Describe the bug Unable to download IWSLT2016 or IWSLT2017 datasets.

To Reproduce Steps to reproduce the behavior:

from torchtext.datasets import IWSLT2016
train, valid, test = IWSLT2016()
src, tgt = next(iter(train))

The same error occurs when trying to use IWSLT2017.

Expected behavior The program returns the next src, tgt pair in the training data.

Screenshots Full error logs are in this gist.

Environment Included in gist above.

Additional context No additional context.

About this issue

  • Original URL
  • State: open
  • Created 2 years ago
  • Comments: 19 (12 by maintainers)

Most upvoted comments

As a temporary fix, I’m just downloading the datasets manually via the links in the documentation:

Then you can put the downloaded .tgz file into the proper directory: ~/.torchtext/cache/IWSLT2016/ for 2016 and similar for 2017.

Then torchtext will recognize the files and not download from GDrive.

@Nayef211 thanks, it does sound like exactly what I’m observing with IWSLT.

But I tried what is suggested in #1735 with (note the order of end_caching here and in the original code):

def _filter_clean_cache(cache_decompressed_dp, full_filepath, uncleaned_filename):

    cache_inner_decompressed_dp = cache_decompressed_dp.on_disk_cache(
        filepath_fn=partial(_return_full_filepath, full_filepath)
    )
    cache_inner_decompressed_dp = cache_inner_decompressed_dp.open_files(mode="b").load_from_tar()
    cache_inner_decompressed_dp = cache_inner_decompressed_dp.end_caching(mode="wb", same_filepath_fn=True)
    cache_inner_decompressed_dp = cache_inner_decompressed_dp.filter(partial(_filter_filename_fn, uncleaned_filename))
    cache_inner_decompressed_dp = cache_inner_decompressed_dp.map(partial(_clean_files_wrapper, full_filepath))
    return cache_inner_decompressed_dp

I still get the same behaviour: the inner load_from_tar() never gets iterated over.

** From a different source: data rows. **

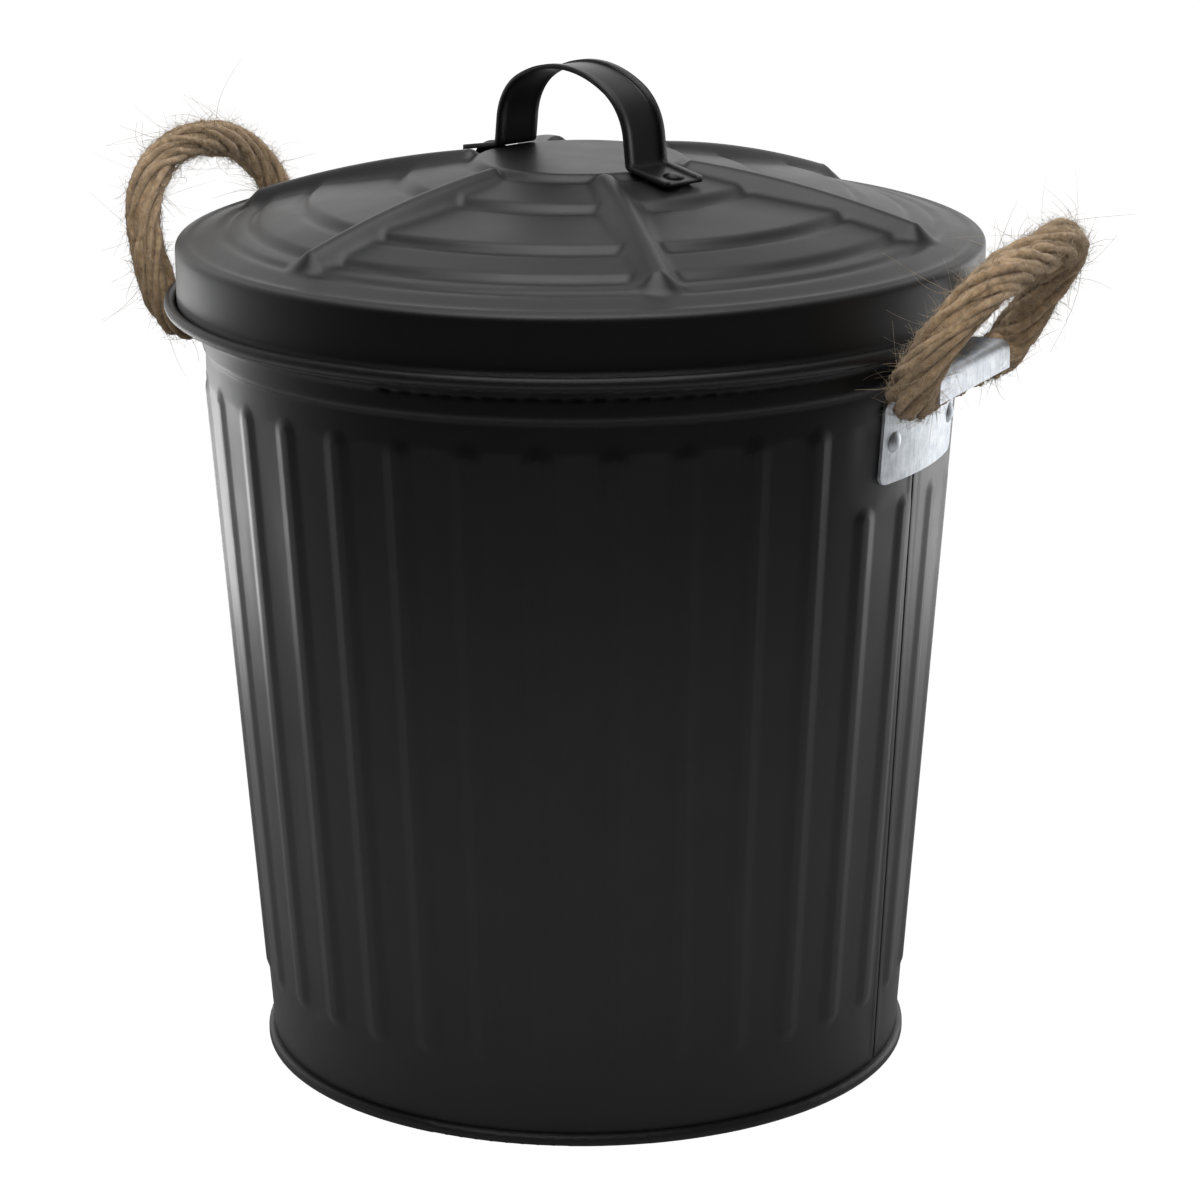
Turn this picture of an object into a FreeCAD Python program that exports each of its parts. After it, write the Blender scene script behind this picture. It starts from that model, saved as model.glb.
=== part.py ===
import FreeCAD, Part
import math
import os

from FreeCAD import Placement, Rotation, Vector

# Trash can with a lift-off lid and rope handles. Millimetres, +Z up. The origin is
# the middle of the base, on the floor, and the two rope brackets lie on the X axis.

# ---- driving dimensions ----
SHEET = 0.6                     # wall and bottom sheet
LID_SHEET = 0.6
CLEAR = 0.05                    # gap between a piece and the seat it can be lifted from

WALL_BASE_R = 112.2             # outside radius of the taper, extended to the floor
TAPER = 0.072                   # growth of the radius per mm of height
CAN_HEIGHT = 266.0              # floor to the underside of the ledge that carries the lid
WALL_EDGE_Z = 2.0               # lower edge of the wall, inside the base bead
TAPER_DROP = 22.0               # below the ledge, where the wall turns upright
BAND_DROP = 10.6                # below the ledge, where the neck band starts
BAND_STEP = 1.1
FLARE_DROP = 3.2
FLARE_OUT = 5.93
LEDGE_WIDTH = 3.3
CURL_R = 2.0
CURL_RISE = 3.8                 # from the ledge's underside to the middle of the curl
CURL_END = -110.0               # degrees: where the curl stops, under the wire
NECK_ROUND = 0.8
FLARE_ROUND = 2.0
COLLAR_ROUND = 1.2

FLUTES = 34
FLUTE_LOW_Z = 28.5
FLUTE_DROP = 19.8               # below the ledge
FLUTE_BELOW_BRACKET = 6.0
FLUTE_WIDTH = 10.4
FLUTE_CREST = 3.4
FLUTE_RISE = 0.9
FLUTE_ROOT = 0.45               # how far a flute's block reaches into the wall

SEAM_WIDTH = 6.0                # lap inside the wall
SEAM_THICK = 0.9
SEAM_GROOVE = 1.2               # open edge of the lap, seen outside
SEAM_DEPTH = 0.4
SEAM_TURN = -1.2                # degrees from the middle of the right bracket
SEAM_TILT = 2.4                 # degrees that the seam leans

BEAD_OUT = 2.3                  # how far the base bead stands out past the wall
BEAD_HEIGHT = 4.2
BEAD_ROUND = 1.4
FLANGE = 0.7
PAN_Z = 7.4                     # underside of the bottom disc
PAN_STEP_IN = 28.0              # from the wall to the step in the bottom disc
PAN_STEP = 1.6
PAN_ROUND = 1.6

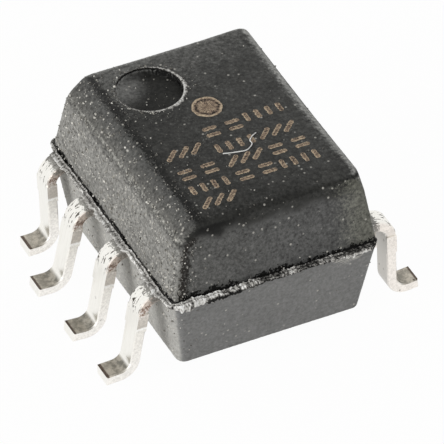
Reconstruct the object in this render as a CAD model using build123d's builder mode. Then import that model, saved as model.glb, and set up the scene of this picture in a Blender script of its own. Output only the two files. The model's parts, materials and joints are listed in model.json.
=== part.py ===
from build123d import *

import os
from math import cos, hypot, pi, radians, sin, tan

# An eight-lead small-outline optocoupler, in millimetres. X runs across the leads and Y along the
# body, with lead 1 at the back left. Z rises from the lowest foot.

# Moulded body: two drafted halves that meet at the parting plane, the lower one a little larger.
# Its length there is the row of leads and the end margin beyond it at each end.
stand_off = 0.31
lower_height = 1.54
upper_height = 1.49
lower_width = 3.96
end_margin = 0.412
parting_ledge = 0.085
lower_draft = 8.8
upper_draft = 8.7
bevel_leg = 0.36
bevel_edge_radius = 0.15
upper_edge_radius = 0.05
lower_corner_radius = 0.17
bottom_edge_radius = 0.05

# Round locating recess beside lead 1, from the bevel's and the back end's edges of the top face
recess_radius = 0.60
recess_depth = 0.13
recess_from_bevel = 0.206
recess_from_end = 0.26

# Leads, punched from one strip and bent; the rows sit a little to the back of the mould
lead_pitch = 1.27
lead_row_offset = 0.063
lead_width = 0.406
lead_thickness = 0.19
bend_radius = 0.20
foot_length = 0.505
sheared_edge = 0.02
lock_hole_radius = 0.09
lock_hole_inset = 0.28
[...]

Also I am not very clear what the timeout here is really doing. Per the doc Integer value of seconds to wait for uncached item to be written to disk, it seems it is the time waiting to download the file. But reducing the time to very small value (1 second) doesn’t impact anything for me even though the download takes longer. I suspect if it has to do something with file locks?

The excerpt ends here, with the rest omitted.